BS: For me, since 2011, I’ve had both a corporate role and an academic role. Certainly, the traditional role of Universities in producing research and sharing knowledge remain important. But to some extent, the role of who is transmitting knowledge and producing research is no longer just the role of educators, thanks to the smartphones in our pockets. I think what’s been interesting for me, then, is really focusing on the how. It’s not just here’s what you need to know, because data and science are just the starting point. If all it took was data and facts, we would have solved climate change a long time ago. It’s more about how do we prepare the future generations for how they need to work. I think we really have to help the workforce of the future to understand how to be agile and nimble enough, because this acceleration of change in society and the workforce means that straight knowledge is obsolete by the time they get out of college. We have to focus on skills, competencies, mindsets, and value drives, so that students are not only comfortable with change, but expect change and lead change.

BT: What advice do you have for college students who want to be a part of the change you speak of?
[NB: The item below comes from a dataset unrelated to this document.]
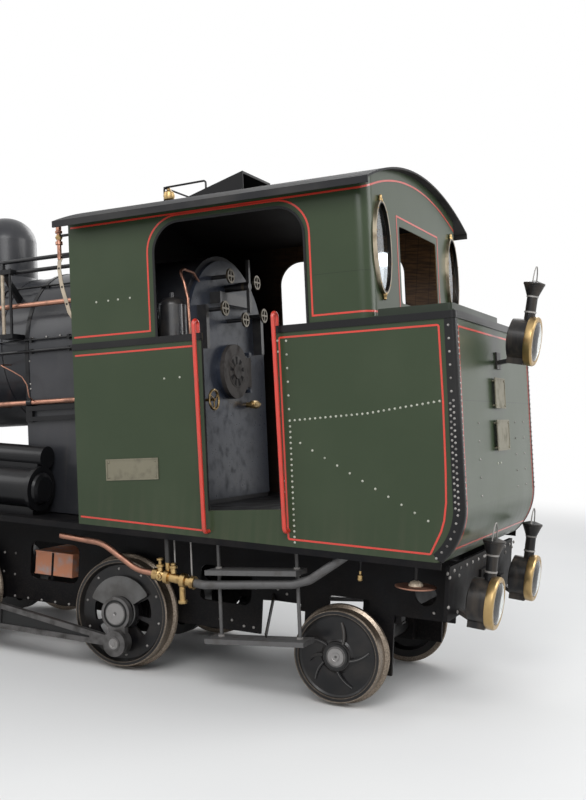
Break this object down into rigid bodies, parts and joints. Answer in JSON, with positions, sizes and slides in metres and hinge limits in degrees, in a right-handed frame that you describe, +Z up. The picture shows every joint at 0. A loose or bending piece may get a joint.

BS: Don’t fear change. It’s not about coping with change, it’s about embracing it, and wanting it. Change is good. We can’t keep doing it the same way we have, whether it’s pollution, gender disparity in the workplace… change is what we want. So get comfortable with the idea that change is good, but it’s also hard, and often met with resistance. When you think about what you want to do with your life, ask yourself what really drives you. Are there issues, topics or values that are most salient to you? How do you want to operate in society - do you want to work in business, public service, research? It’s about finding your center. From there, sustainability might not be your full time job. But it’s something that will make you really good at whatever you’re going to do. Think of it not as a career track, but as a career adder, accelerator, differentiator. Bring that set of values, that courage to make change happen, to whatever you do.